I thought I was meant to take it home with me. Instead he led me downstairs through the labyrinthine hotel basement to a windowless room with a desk, and further on, a closet.
He switched on the closet light, then sat on the desk. “Go ahead – see if it fits.”
So I went into the carpeted closet and shut the door. A small compact- sized mirror hung on the wall. No possibility of checking the fit, but I quickly skinned into the skimpy costume – it was the 70s, a peasant-style laced-up corset with a peplum flounce over a pair of thigh-high bloomers made out of a pinkish jersey printed with tiny flowers, the whole thing trimmed in lace.
Luckily I was fully inside this get-up when before I could report success, Mr. Manager opened the closet door and swarmed up behind me, engulfing me with his arms. I managed to cross my own arms within his as he embraced me.
I stood stock still. I didn’t blink. After a breathlessness or an eternity he left the closet, the room and I was on my own in the silent basement to change the tainted garment and find my way home.
No words were ever spoken. I worked there a couple years and it never came up.

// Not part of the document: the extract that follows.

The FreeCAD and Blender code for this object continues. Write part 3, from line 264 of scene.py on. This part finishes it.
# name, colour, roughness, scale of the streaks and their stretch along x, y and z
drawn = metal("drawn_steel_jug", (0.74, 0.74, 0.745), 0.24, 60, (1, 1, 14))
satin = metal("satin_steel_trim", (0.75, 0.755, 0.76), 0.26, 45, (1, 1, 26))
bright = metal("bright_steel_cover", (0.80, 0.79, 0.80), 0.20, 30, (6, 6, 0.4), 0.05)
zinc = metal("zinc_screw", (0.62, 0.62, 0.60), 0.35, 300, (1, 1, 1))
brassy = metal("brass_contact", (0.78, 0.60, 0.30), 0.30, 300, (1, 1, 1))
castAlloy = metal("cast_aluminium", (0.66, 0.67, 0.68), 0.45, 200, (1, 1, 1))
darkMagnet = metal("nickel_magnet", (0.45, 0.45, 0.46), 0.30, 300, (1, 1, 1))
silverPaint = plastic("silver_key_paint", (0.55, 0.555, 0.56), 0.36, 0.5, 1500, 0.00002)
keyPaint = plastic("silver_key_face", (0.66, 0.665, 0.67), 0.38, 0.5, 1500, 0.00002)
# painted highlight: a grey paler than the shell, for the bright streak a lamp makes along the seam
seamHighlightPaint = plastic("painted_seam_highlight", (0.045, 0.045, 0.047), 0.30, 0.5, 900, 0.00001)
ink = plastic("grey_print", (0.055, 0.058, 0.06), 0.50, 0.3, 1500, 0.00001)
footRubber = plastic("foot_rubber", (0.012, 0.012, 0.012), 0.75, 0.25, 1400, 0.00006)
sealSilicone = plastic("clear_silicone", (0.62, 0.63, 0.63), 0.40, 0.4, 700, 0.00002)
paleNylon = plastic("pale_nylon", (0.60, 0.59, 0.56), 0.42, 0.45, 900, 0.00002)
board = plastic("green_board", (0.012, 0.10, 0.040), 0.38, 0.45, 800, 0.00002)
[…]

Except later I realized that he’d tried it on with all the girls. You just know. Intimacy is easily recognizable, just as physical aversion inspires an atmosphere of cynicism and hopelessness.

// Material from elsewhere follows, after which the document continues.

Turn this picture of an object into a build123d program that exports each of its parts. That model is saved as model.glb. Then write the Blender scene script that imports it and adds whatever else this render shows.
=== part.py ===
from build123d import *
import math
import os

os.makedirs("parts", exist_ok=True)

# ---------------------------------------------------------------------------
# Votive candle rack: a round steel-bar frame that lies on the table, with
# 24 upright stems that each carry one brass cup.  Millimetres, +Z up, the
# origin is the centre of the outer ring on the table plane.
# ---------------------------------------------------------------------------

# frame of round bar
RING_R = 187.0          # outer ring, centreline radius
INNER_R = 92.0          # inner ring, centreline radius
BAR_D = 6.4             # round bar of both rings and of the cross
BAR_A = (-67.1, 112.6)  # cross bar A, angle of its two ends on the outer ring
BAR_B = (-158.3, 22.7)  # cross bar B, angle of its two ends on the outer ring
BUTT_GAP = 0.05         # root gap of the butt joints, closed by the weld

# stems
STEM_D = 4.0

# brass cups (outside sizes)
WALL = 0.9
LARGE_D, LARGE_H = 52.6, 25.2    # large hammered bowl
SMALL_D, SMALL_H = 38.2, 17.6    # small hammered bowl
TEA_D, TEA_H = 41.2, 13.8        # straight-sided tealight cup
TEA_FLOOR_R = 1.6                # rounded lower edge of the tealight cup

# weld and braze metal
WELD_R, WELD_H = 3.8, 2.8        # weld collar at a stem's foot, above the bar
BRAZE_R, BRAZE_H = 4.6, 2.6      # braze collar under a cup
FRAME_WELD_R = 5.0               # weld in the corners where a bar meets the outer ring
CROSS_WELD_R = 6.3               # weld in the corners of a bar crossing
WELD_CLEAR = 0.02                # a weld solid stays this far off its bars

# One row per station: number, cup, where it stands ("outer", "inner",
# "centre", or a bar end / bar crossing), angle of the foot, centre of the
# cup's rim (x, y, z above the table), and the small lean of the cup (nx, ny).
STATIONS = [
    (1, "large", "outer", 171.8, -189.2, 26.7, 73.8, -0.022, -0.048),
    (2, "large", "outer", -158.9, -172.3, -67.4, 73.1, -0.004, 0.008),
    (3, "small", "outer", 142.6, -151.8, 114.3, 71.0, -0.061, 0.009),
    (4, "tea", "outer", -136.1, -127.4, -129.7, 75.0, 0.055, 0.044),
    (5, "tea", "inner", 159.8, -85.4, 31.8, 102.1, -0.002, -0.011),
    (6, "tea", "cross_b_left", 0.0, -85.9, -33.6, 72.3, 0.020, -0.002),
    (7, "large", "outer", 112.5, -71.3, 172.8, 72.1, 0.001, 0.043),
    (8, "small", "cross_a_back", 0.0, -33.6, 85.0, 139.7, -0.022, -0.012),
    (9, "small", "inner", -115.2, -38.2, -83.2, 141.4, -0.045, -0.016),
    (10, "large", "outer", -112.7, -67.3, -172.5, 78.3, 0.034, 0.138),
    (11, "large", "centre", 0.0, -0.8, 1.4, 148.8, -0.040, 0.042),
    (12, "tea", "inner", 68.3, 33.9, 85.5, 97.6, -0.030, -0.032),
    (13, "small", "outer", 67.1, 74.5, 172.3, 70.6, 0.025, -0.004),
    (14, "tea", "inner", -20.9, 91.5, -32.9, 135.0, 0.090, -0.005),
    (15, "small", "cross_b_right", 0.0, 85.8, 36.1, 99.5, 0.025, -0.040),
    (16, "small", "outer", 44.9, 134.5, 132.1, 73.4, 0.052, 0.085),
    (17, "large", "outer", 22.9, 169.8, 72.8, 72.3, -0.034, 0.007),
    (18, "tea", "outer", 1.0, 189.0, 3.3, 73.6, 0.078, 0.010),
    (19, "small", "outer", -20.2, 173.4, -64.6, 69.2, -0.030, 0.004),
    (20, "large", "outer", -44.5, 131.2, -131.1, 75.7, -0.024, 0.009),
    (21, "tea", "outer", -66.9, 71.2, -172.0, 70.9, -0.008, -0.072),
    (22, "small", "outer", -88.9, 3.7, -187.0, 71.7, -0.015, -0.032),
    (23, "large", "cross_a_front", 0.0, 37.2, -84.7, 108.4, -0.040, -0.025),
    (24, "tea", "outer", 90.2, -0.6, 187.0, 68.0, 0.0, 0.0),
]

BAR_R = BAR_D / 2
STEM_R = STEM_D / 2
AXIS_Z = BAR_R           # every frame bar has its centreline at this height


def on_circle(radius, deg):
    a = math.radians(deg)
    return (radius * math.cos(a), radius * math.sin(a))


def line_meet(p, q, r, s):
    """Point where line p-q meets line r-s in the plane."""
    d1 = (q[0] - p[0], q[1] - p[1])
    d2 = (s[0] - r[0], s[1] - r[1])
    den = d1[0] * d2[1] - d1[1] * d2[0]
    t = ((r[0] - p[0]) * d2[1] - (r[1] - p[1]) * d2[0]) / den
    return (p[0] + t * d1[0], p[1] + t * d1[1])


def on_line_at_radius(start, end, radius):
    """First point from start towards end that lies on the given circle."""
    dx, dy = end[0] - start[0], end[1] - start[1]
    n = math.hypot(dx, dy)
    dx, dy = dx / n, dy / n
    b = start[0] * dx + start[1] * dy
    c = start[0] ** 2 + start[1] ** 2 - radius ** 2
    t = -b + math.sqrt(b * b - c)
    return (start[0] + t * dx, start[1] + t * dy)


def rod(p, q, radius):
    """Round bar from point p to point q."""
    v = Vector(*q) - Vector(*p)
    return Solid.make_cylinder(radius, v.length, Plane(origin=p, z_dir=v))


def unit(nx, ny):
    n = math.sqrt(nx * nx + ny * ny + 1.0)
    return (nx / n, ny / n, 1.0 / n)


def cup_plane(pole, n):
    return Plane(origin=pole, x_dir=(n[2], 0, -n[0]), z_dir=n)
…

In particular, one spring a 19-year-old girl came up to the city from a small town and worked the counter. It became clear that she was involved with the boss.
One Sunday when the Cathedral crowd was piling in for their oatmeal and pancakes after mass, I saw her break.
Mr. Manager was on an end stool. He said something.
Her reply carried over the caucauphony. She whipped off her apron and flung it on the bar.
“I’m goin’ back down to Colfax and hoe!”
It was a scene, people laughed.
That young woman had tried to extricate herself from a life of paid sex by getting a job in service, only to find she couldn’t escape and the only way to control or endure objectification was to embrace the reality that she was not and never could be anything but a sex worker.